Sędzia przyłapana na oszustwie w sklepie. Przeklejała ceny, aby mniej zapłacić

Autor Obywatelski

Sędzia szczecińskiego sądu okręgowego została przyłapana na oszustwie w sklepie. Jak ustaliła Informacyjna Agencja Radiowa, w jednym z supermarketów kobieta przeklejała ceny na przewodnikach turystycznych, sprzedawanych w promocji, aby jeszcze mniej zapłacić za towar. Zyskałaby na tym procederze… 30 złotych. Kobietę po odejściu od kasy zatrzymała ochrona sklepu. Sędzia została zawieszona w czynnościach służbowych na miesiąc.
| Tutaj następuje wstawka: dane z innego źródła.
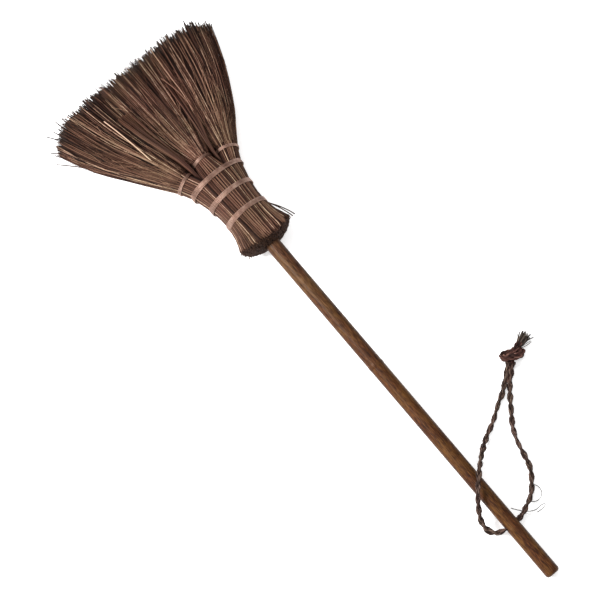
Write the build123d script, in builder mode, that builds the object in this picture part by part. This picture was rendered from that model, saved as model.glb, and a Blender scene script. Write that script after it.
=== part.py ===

Prokuratura wszczęła postępowanie w tej sprawie.

 

Małgorzata Lipnicka z Komendy Powiatowej Policji w Policach potwierdziła IAR, że wczoraj około godziny 11 policjanci spod Szczecina otrzymali informację o próbie oszustwa w hipermarkecie. – Policjanci, którzy przybyli na miejsce, wylegitymowali wskazaną przez ochronę osobę. Mogę potwierdzić, że osoba ta okazała legitymację sędziowską – powiedziała Lipnicka.

Policja nie podaje więcej szczegółów. Rzecznik Sądu Okręgowego w Szczecinie Michał Tomala powiedział, że prezes sądu zwołała posiedzeniem Kolegium w tej sprawie. Przyłapana na oszustwie sędzia została odsunięta od czynności służbowych na miesiąc. Sędzia pełni też funkcję wizytatora w Wydziale Cywilnym Sądu Okręgowego w Szczecinie. Wczoraj do Prezesa Sądu Apelacyjnego trafił już wniosek o odwołanie jej z tej funkcji.

Prokuratura prowadzi postępowanie w tej sprawie. Dalsze kroki wobec sędzi zostaną podjęte w zależności od wyników postępowania.

To nie pierwszy w ostatnim czasie przypadek, gdy sędziowie wchodzą w podobne kolizje z prawem. W czerwcu zeszłego roku sędzia Sądu Okręgowego w Szczecinie został przyłapany na kradzieży w markecie budowlanym. Chodziło o elementy wkrętarki o wartości 95 złotych.

We wrześniu była sędzia została oskarżona o próbę kradzieży spodni wartych 130 złotych w centrum handlowym w Łodzi. Z kolei w lutym tego roku sędzia sądu apelacyjnego we Wrocławiu został zatrzymany podczas próby kradzieży nośników pamięci ze sklepu z elektroniką. Znaleziono przy nim pendrive’y warte prawie 2,5 tysiąca złotych. Na podobnej kradzieży przyłapano w Wałbrzychu jego żonę.